I also fight not to roll my eyes when people say, "Well, I've been with my boyfriend/girlfriend for 10 years or so now. We weren't ready for a permanent commitment then, but now, after being exclusive or nearly exclusive, living together, raising kids together, buying a house and waiting to see if the relationship imploded or someone better came along, I'm now prepared to actually commit to getting married some time in the future." Do you not trust your own judgement? Will waiting, or anything else, change the age that you were when you decided to enter into this relationship?

"Well, it's different for you. You were raised that way," people say to me. OK, yes and no. If by "raised" you mean "taught by parents," then no, I wasn't raised that way. My dad was 50 before he got married for the first (last, and only) time. My mother told us all, over and over, that her first marriage ended in divorce because she got married too young, and couldn't see the dangers signs in marrying an alcoholic. If you mean "belong to a religion that strongly encourages marriage and families," then yes, I was raised that way. I joined the church, on my own, at 12.

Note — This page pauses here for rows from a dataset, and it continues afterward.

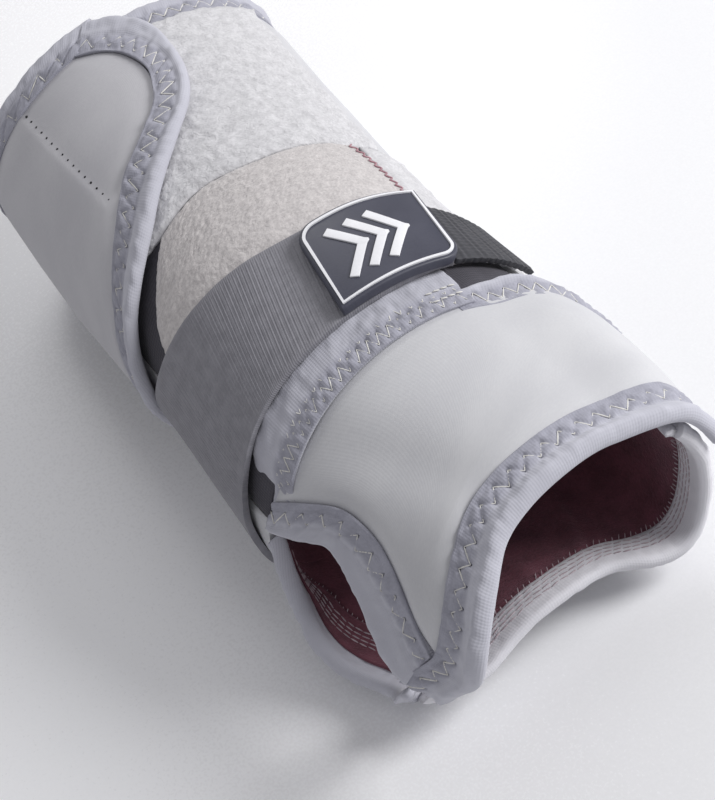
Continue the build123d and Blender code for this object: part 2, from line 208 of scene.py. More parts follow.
# %% The sheet helper
def vertex_places(mesh):
    flat = np.zeros(len(mesh.vertices) * 3, np.float32)
    mesh.vertices.foreach_get("co", flat)
    return flat.reshape(-1, 3).astype(float)


def shape_mesh(mesh, points, cut):
    """Moves the vertices to points, in metres, and notes their flat places, in mm, as the UV map."""
    mesh.vertices.foreach_set("co", points.astype(np.float32).ravel())
    corner = np.zeros(len(mesh.loops), np.int32)
    mesh.loops.foreach_get("vertex_index", corner)
    cloth = mesh.uv_layers.get("cloth") or mesh.uv_layers.new(name="cloth")
    cloth.data.foreach_set("uv", (cut * MM)[corner].astype(np.float32).ravel())


def sheet_mesh(name, count_u, count_v, shape, tube=False):
    """A grid whose vertices go where shape(u, v) says; it also gives the flat places in mm."""
    bm = bmesh.new()
    bm.loops.layers.uv.new("cloth")
    segments = [max(1, round(count)) for count in (count_u, count_v)]
    bmesh.ops.create_grid(bm, x_segments=segments[0], y_segments=segments[1], size=0.5)
    mesh = bpy.data.meshes.new(name)
    bm.to_mesh(mesh)
    bm.free()
    u, v = vertex_places(mesh)[:, 0] + 0.5, vertex_places(mesh)[:, 1] + 0.5
    shape_mesh(mesh, *shape(u, v))
    if tube:
        close_tube(mesh)
    mesh.polygons.foreach_set("use_smooth", [True] * len(mesh.polygons))
    mesh.update()
    return mesh


def close_tube(mesh, caps=True):
    """Joins the two long sides of a sheet that was bent into a tube, and may cap its ends."""
    bm = bmesh.new()
    bm.from_mesh(mesh)
    bmesh.ops.remove_doubles(bm, verts=bm.verts, dist=1e-6)
    if caps:
        bmesh.ops.holes_fill(bm, edges=[edge for edge in bm.edges if edge.is_boundary], sides=0)
    bmesh.ops.recalc_face_normals(bm, faces=bm.faces)
    bm.to_mesh(mesh)
    bm.free()


def face_outwards(mesh, outward):
    """Turns an open sheet's faces over if its middle face looks inwards."""
    middle = mesh.polygons[len(mesh.polygons) // 2]
    if middle.normal.dot(outward(middle.center)) < 0:
        mesh.flip_normals()


def away_from_axis(point):
    return Vector((0, point.y, point.z - AXIS_HEIGHT * MM))


def add_piece(name, mesh, material, nodes=(), body="brace"):
    """A finished mesh becomes a piece that rides on a body; given a blend's four values instead, it is only
    baked in place.
    """
    piece = bpy.data.objects.new(name, mesh)
    bpy.context.scene.collection.objects.link(piece)
    mesh.materials.clear()
    mesh.materials.append(material)
    if nodes:
        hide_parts(*nodes)
    if isinstance(body, str):
        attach(piece, body)
    else:
        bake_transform(piece)
    made[name] = piece
    return piece


made = {}

# %% [markdown]
# ## Where the cloth bends
# The strap, the side flap and the end of the hand panel peel open. Their cloth is sewn on and
# simply bends at the root. Each bending line names the brace, the moving body and two spots on
# the line; the pieces given one are only baked in place here.

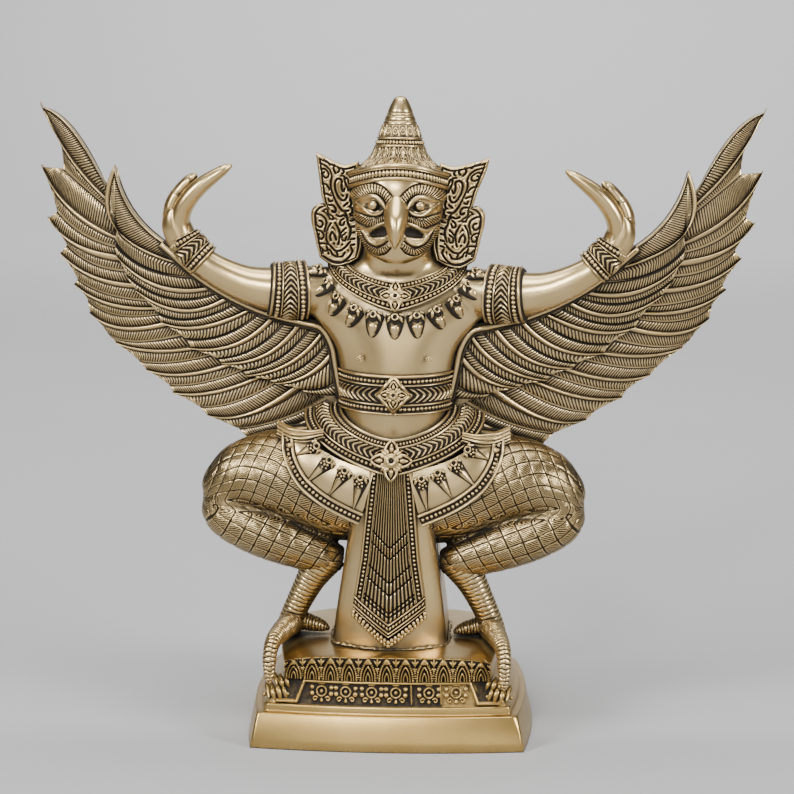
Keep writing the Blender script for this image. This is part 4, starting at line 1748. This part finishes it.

Here's the thing - if it is widely recognized that it is possible for a family, town, group or culture to raise kids who mature faster than their peers, and do so while living ordinary lives in ordinary neighborhoods, by and large attending local public schools, why do we not widely accept this as a good thing, ask ourselves what they're doing right, and adopt those practices? Why don't we collectively say, "Hey, they're onto something"?

Sometimes, we do. I noticed this Bloomberg News story when it was first published - "Mission Training Grooms Mormons to Pursue Presidency, CEO Suite." The author noticed that LDS young men and women, ages 19 to 21, who went through missionary training and served church missions of 18 months to 2 years, "have gone on to become among the most distinguished and recognizable faces in American business and civic life." Mormons make up about 2% of the population, but "Latter Day Saints hold, or have held, a seemingly disproportionate number of top jobs at major corporations."

Why is that? The article talks about the rigid rules and fairly demanding schedule of work and study that missionaries experience. A Harvard business school professor quoted says, "I don't think there's any more demanding profession than being a Mormon missionary." The result, often, is a fairly young individual with skills, maturity and confidence. One former missionary, now dean of a prestigious School of Business, says that, before his mission, "I frankly didn't know if I could do anything. I came back with the confidence that I could accomplish most hard things."

Isn't this pretty much a no-brainer? If you expect and nurture maturity and responsibility, you will get maturity and responsibility. Instead, society is telling young people, "You can't do it. Don't even try, because you'll fail. It will be humiliating and futile." Is it any wonder that we get the exact opposite of maturity and responsibility?

It is worth noting that David Wise, and many other young successful husbands, wives, parents and employees, are not LDS. It's not exclusive to one school of religious thought. It's a process that's applicable no matter what your belief system. The entire Bloomberg article is geared toward taking the Missionary Training model and applying it to other circumstances.

It's also worth noting that even my own children sometimes disagree with me on this subject. "Come on, Mom! You know what I was like at 19 and 20! Do you really think that I was ready to get married and have kids?" one has asked me frequently. No, Child, I do not think that you, personally, were ready to choose a lifelong partner or start a family. That does not change my belief that high school grads should have a whole world of opportunities open to them, not be limited by their own immaturity. Having options available does not mean that each person needs to do the same things at the same time. It means the freedom to choose what you, personally, want, expecting that you can be successful at it now, not at some indeterminate time in the future.

What kind of message are we sending when we say, implicitly or through suggestion, "If you want to achieve anything, you need to do it before you get married or before you have children. After that, you won't be able to achieve your best or have any significant fun"? It's especially maddening when the people who say this claim to value marriage.

That's the reason people usually give for avoiding grownup choices or responsibilities - the idea that success is unobtainable, that it's impossible. If you get married young, or have children young, the conventional thinking goes, you won't get an education or have career success. The idea that being responsible and capable will somehow cripple you is odd, to me. It makes more sense when I hear things like this, from David Wise: "I think my lifestyle - the fact that I have a little girl to take care of, and a wife - really takes the pressure off of my skiing, because first and foremost, I have to be a good husband and father. When you're out there skiing for something bigger than yourself, it really takes the pressure off for me."

(In an interview with our local paper, his father also credits the work ethic David learned while attending public schools instead of an elite ski academy that may have instilled the idea that being athletically gifted gave you a "pass" in other areas of your life.)

I have, over the years, grown very tired of hearing how rare and gifted (or odd and out of touch) I am, for anything from being married young (and having a successful marriage and family) to not drinking to never having slept around. I've spent most of my life saying, "I'm an ordinary person. I'm not that amazing. If I can do it, other people can do it." I have now decided that this was the wrong approach. I need to say, "You're right. I am incredible and amazing. I am so advanced that I am barely human. I can accomplish things that ordinary mortals cannot. That's exactly why you should listen to me, and do things my way."

Or, don't take my word for it. You could look to the life of a 23 year old Olympic gold medalist.

Thanks, David, and congratulations. Congratulations not only on your athletic achievement, but your focus on what's truly important, what will last after your Olympic career is over. Thanks for bringing good publicity to Reno. Thanks for shining a spotlight on responsible, capable young adults - and the achievement and happiness they can obtain.